- Born: 3 July 1898 Yangzhou, China
- Died: 1 July 1979 (aged 80)
- Other names: Huang-Minlon, Huang Minglong
- Education: Zhejiang Provincial College of Medicine, University of Berlin (PhD 1924)
- Scientific career
- Fields: Organic chemistry and pharmaceutical science
- Workplaces: Zhejiang Provincial College of Medicine, National Southwestern Associated University, Harvard University

= Huang Minlon =

Chinese organic chemist and pharmaceutical scientist

Huang Minlon, Huang-Minlon, or Huang Minglong (黃鳴龍 (黄鸣龙); 3 July 1898 – 1 July 1979) was a Chinese organic chemist and pharmaceutical scientist. Huang is considered a pioneer and founder of modern pharmaceutical industries in China.

==Life==
Huang was born in Yangzhou, Jiangsu Province on 3 July 1898, during the late Qing dynasty. In 1917, Huang graduated from Yangzhou Middle School. In 1918, Huang graduated from the Zhejiang Provincial College of Medicine (current Zhejiang University School of Medicine).

In 1924, Huang obtained PhD from the University of Berlin, Germany. In 1925, Huang went back to China and became a professor and later department head at Zhejiang Provincial College of Medicine. From 1934 to 1940, Huang worked in research in Germany and the UK.

Huang returned to China in 1940 and became a senior researcher at Academia Sinica. Huang was also a professor at the renowned wartime National Southwestern Associated University during the Japanese occupation.

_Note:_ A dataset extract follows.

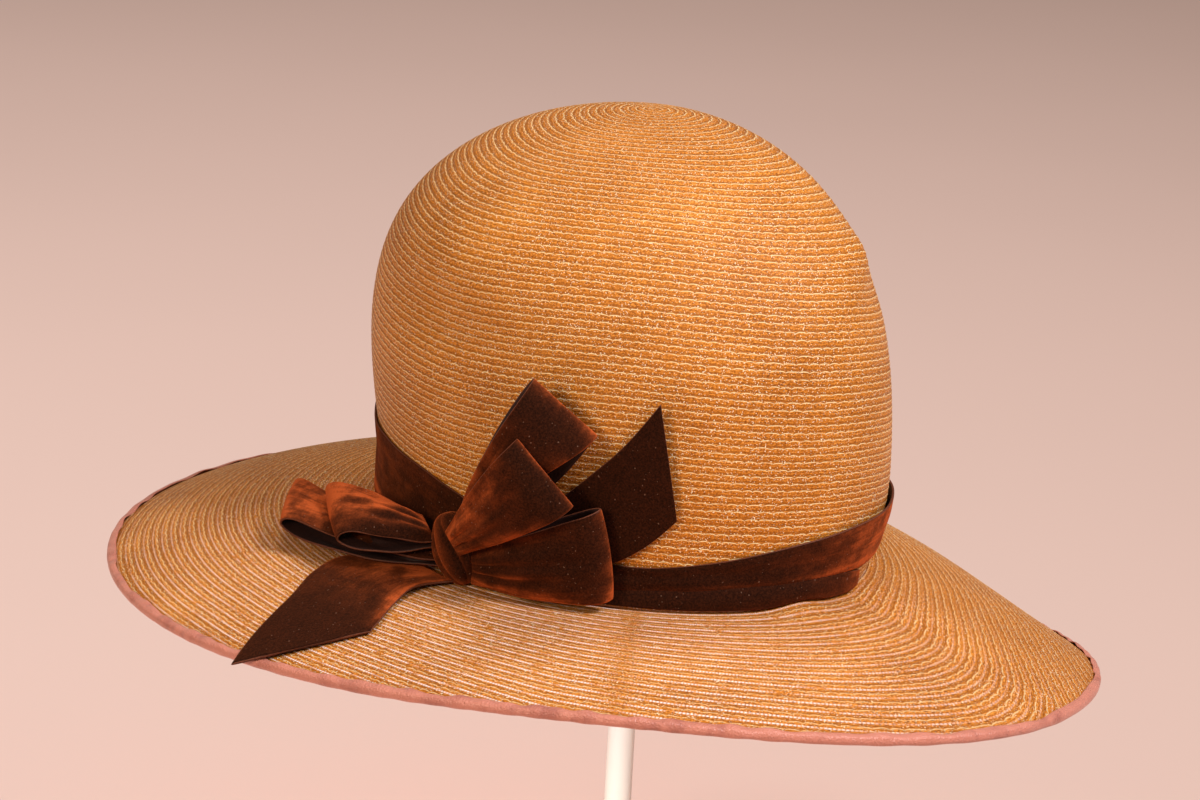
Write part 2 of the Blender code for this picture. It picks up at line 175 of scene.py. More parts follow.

Subsequently, during 1945-1952, Huang was a visiting professor at Harvard University in the US. Huang was also a visitor at Merck during this time.

In 1952, Huang returned to China. He served as the Chair of Department of Chemistry, Academy of Military Medical Sciences of PLA. Huang was also a senior researcher at the Shanghai Institute of Organic Chemistry (SIOC) of the Chinese Academy of Sciences.

Huang is regarded as one of pioneers and founders of modern pharmaceutical industries in China. Huang was a senior academician at the Chinese Academy of Sciences (1955 election). Huang was the Vice-president and later became the Honorary-president of the Chinese Society for Pharmaceutical Sciences (a.k.a. Chinese Pharmaceutical Association).

Huang published more than 100 papers, in both English and Chinese.

==Huang-Minlon modification==

The Huang modification or Huang-Minlon modification is named after Huang Minlon, the earliest instance of an organic reaction associated with the name of a Chinese chemist. Due to the unorthodox spelling of his name as "Huang-Minlon" (making no indication of whether this was a given or family name) in the original reports of his findings, his name is often mistakenly thought to refer to two individuals.

The Huang modification is a one-pot shortcut for the Wolff-Kishner reduction, a reaction in which ketone and aldehyde carbonyls are converted to the corresponding methylene or methyl groups via the hydrazone derivative. The Huang-Minlon procedure calls for first heating the carbonyl compound, sodium or potassium hydroxide, and hydrazine hydrate (85% hydrazine) together in ethylene glycol for 1 to 2 h to form the hydrazone before removing the reflux condenser and allowing the water and excess hydrazine to boil off, after which the temperature rises to around 195 °C, and the reaction mixture is heated for another 3 to 4 h to decompose the hydrazone. Because the second step occurs under nearly anhydrous conditions, yields tend to be higher, while reaction times are sometimes dramatically shortened compared to the original version of the reaction. Even with the development of other variants of the Wolff-Kishner reaction, it remains a widely practiced version of the reaction today. Some other practical advantages include the simple experimental setup, inexpensive starting materials, and a reduced amount of solvent needed, factors which made the conditions suitable for use in China at the time, where chemical supplies were hard to come by. Huang devised this modified synthesis in 1945 while he was in the United States as a visiting professor at Harvard.

Due to its simplicity, shortened reaction times, and generally good yield, Huang's modification was a useful enough improvement that it came to displace the original procedure developed for the Wolff-Kishner reaction, and his conditions are often the ones that appear in introductory textbooks. As a result, reference works in China and a smaller number of publications in the U.S. and Europe refer to the reaction as the Wolff-Kishner-Huang reduction (or Wolff-Kishner-Huang Minlon method/reaction/reduction), or in German Wolff-Kishner/Huang-Minlon reduktion (or Wolff-Kishner-Huang-Minlon-reduktion).